National surveys in the United States have shown that Internet use intertwines with in-person and phone contact to increase the total amount of connectivity among friends and families. One study even found that Americans have increased their number of friends between 2002 and 2007, and that Internet users have more friendships (Wang and Wellman 2008). According to this World Internet Project study, by 2007, heavy Internet users had 15.0 friends, moderate users 16.5, but non-users only 11.7. Moreover, Internet users had 5.2 "virtual friends" who were only contacted online plus 1.5 "migratory friends" who had originally met online but were now also in-person contacts. The study also found that Internet users have more in-person contact with friends than do non-users and at least as much civic involvement. Another national study found that many Americans use the Internet extensively, with about one-third reporting spending three or more hours on it daily, and about two-thirds reporting spending one or two hours on it (Katz and Rice 2008). However, these studies have not examined time use in detail as do the U.S. and Canadian General Social Surveys.

Robinson and Martin (2008) have used U.S. General Social Survey time use data to analyze Internet use. They conclude that there is "little evidence of decreased visits with friends among those with highest email contacts vs. nonusers—nor with relatives, neighbors or at bars" (p. 18). However, with respect to overall Internet use (that is, email plus other uses), their conclusions are more in accord with time-displacement isolationism: "Among those using the Internet 10 or more hours weekly, visits with relatives were 13 occasions (per year) lower, with neighbors 9 visits lower (than among respondents who were non-users), and visits at bars were 3 lower" (p. 18). On the other hand, contacts with friends did not decrease.

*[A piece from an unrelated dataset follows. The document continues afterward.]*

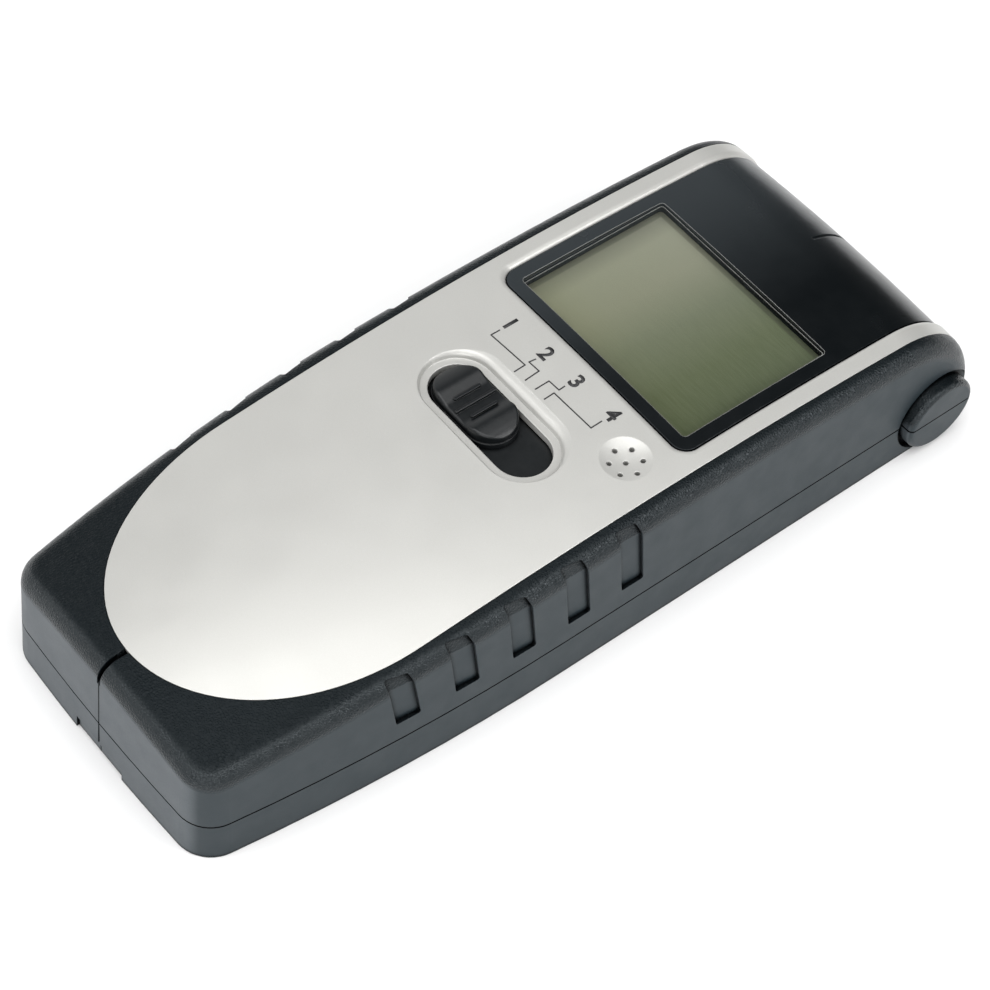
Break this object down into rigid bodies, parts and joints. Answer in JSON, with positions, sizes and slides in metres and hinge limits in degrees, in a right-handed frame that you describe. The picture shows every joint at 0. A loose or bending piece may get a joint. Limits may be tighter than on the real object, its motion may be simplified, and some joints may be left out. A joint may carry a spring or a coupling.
{
  "type": "stud finder",
  "caption": "Hand-held multi-mode wall scanner with an LCD window, a slide switch, a side start button and a battery door.",
  "frame": {"origin": "middle of the flat sensing face on the back of the case", "axes": "+Y towards the display end, +X to the user's right when reading the display, +Z out of the front face"},
  "size_m": [0.0706, 0.173, 0.0302],
  "materials": {
    "case_black": "satin",
    "plate_silver": "satin",
    "cover_black": "satin",
    "clear_lens": "gloss",
    "lcd_glass": "gloss",
    "lcd_backing": "satin",
    "inner_plastic": "matte",
    "grey_rubber": "matte",
    "knob_black": "satin",
    "steel_plate": "satin",
    "tinned_metal": "satin",
    "foam": "matte",
    "battery_wrap": "satin",
    "lead_red": "satin",
    "lead_black": "satin",
    "board_green": "satin",
    "chip_black": "matte",
    "capacitor_can": "satin",
    "chip_tan": "matte",
    "buzzer_black": "satin",
    "copper": "satin",
    "screw_steel": "satin"
  },
  "bodies": {
    "case": {"front_shell": "case_black", "back_shell": "case_black", "face_plate": "plate_silver", "head_cover": "cover_black", "display_lens": "clear_lens", "lcd_glass": "lcd_glass", "lcd_reflector": "lcd_backing", "lcd_holder": "inner_plastic", "zebra_strips": "grey_rubber", "mode_switch_housing": "steel_plate", "mode_switch_pins": "tinned_metal", "start_switch_body": "inner_plastic", "battery_case": "battery_wrap", "battery_terminals": "tinned_metal", "battery_snap_connector": "inner_plastic", "battery_lead_red": "lead_red", "battery_lead_black": "lead_black", "main_pcb": "board_green", "sensor_board": "board_green", "microcontroller": "chip_black", "driver_ic": "chip_black", "electrolytic_capacitors": "capacitor_can", "chip_capacitors": "chip_tan", "chip_resistors": "chip_black", "crystal": "tinned_metal", "buzzer": "buzzer_black", "sensor_electrodes": "copper", "search_coil": "copper", "coil_bobbin": "inner_plastic", "ac_antenna": "tinned_metal", "board_header": "chip_black", "header_pins": "tinned_metal", "case_screws": "screw_steel", "pcb_screws": "screw_steel"},
    "mode_slider": {"mode_slider_knob": "knob_black", "slider_shutter": "knob_black", "mode_switch_actuator": "inner_plastic"},
    "start_button": {"start_button_cap": "knob_black", "start_switch_plunger": "inner_plastic"},
    "door": {"battery_door": "case_black", "battery_foam_pad": "foam"}
  },
  "joints": [
    {"name": "mode_slide", "type": "slide", "parent": "case", "child": "mode_slider", "axis": [1, 0, 0], "range_m": [0, 0.0081]},
    {"name": "start_press", "type": "slide", "parent": "case", "child": "start_button", "axis": [1, 0, 0], "range_m": [0, 0.001], "stiffness_N_per_m": 250},
    {"name": "door_hinge", "type": "hinge", "parent": "case", "child": "door", "pos_m": [0, -0.0265, 0], "axis": [1, 0, 0], "range_deg": [0, 55]}
  ]
}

A recent Canadian study by Veenhof (2006a), using the 2005 Canadian General Social Survey on time use reported that Internet users had less in-person contact than non-users, but that Internet users were interacting more intensely in other ways. For example, they spent on average nearly half of their time online using email or chatting. Moreover, they also spent more time than non-users conversing with others over the phone (Veenhof 2006a). Another study, using 1998 and 2000 Canadian General Social Survey data, found that Internet users spent less time in social contact with household members, but more time with other persons outside the household. The study also found that Internet users were likely to cut back on other pursuits, such as television and sleep time, to a greater extent than they cut back on time dedicated to friends and family (Williams 2001). This article further analyzes the Canadian time use data and links it with findings from other Statistics Canada surveys.

In short, a variety of studies support the participationist view that Internet use does not negatively affect other forms of social involvement and may increase it. The evidence is consistent for email use, although the Robinson and Martin study raises some questions for overall Internet use. Like the isolationist studies reviewed above, many of these studies are based on American data and, except in a few cases, do not use detailed measures of time use.

Groups or Networks?

The third question is whether people continue to be integrated into rather solid groups of neighbours, kin and friends, or whether their communities have been transformed into more sparsely-knit, complex social networks. In such networked situations, people manoeuvre between—and link with—multiple, partial, specialized communities. The argument is that cars, planes, phones and the Internet all mean that people are less confined to their neighbourhoods for their social activities, that dual careers have supported complex networks that are increasingly friendship-based, and that the personal communication systems of mobile phones and the Internet are fostering person-to-person activities.

The main thrust of this research has been by Fischer (1982) in California, and Wellman and associates in East York, Toronto (Wellman 1979, Wellman, Carrington and Hall 1988, Wellman and Wortley 1990), with theorizing by Wellman (2001), Wellman and Hogan (2004), Castells (2000) and Boase (2008). These studies show that relationships are specialized—for instance, those who give emotional support rarely give financial support—spatially-dispersed, and combine a densely-knit core (often with immediate kin) with sparsely-knit clusters of ties with friends, neighbours and co-workers. It is noteworthy that this transformation towards a networked society began before the proliferation of the Internet.

Our conclusions will centre on the transformative impact and potential of the Internet. On the basis of the available evidence, preliminary as it may be, we believe that we should expect neither a dysfunctional society of loners, nor a blissful society of networked communities. What we are facing is a society that will be differently cohesive from the one we know. Where our traditional notions of cohesive communities might have envisioned neighbours that get together on an issue in a community centre, we now might see them network and organize in the online environment but with fewer physical gatherings. Where our ideal of a family with strong cross-generational ties might have been one where we see grandparents and grandchildren in each others' physical company, we now see grandparents using email to stay in touch with far-away grandchildren. And where we were accustomed to seeing the links of immigrants with their countries of origin grow ever weaker as their rootedness in Canada became ever stronger, we now see first-generation and second-generation Canadians using technology to keep their links firmly connected in their country of origin as well as in Canada.

These shifts raise a key question: Are the paradigms within which we currently understand and evaluate social cohesion able to capture the technological turn? In other words, we will be misled to conclude that our society is becoming less cohesive if our indicators of social cohesion only look at how busy our community centres are, how lively our neighbourhoods are, and how much in-person time grandparents and grandchildren spend together. Or, if the home ties of immigrants are weakening as a sign that they are becoming rooted in Canada, and so on. This may or may not be the case. Research can shed light on how the Internet, and the ways in which it is used, foster or discourage social cohesion.


Notes

  1. While it is conventional to refer to the Internet in singular form, it represents a bundle of media, and is discussed in this paper as a general platform for social and relational communication.

  2. For a discussion of social capital and social cohesion, see Policy Research Initiative (2003), Social Capital Workshop, June 2003: Concepts, Measurement and Policy Implications.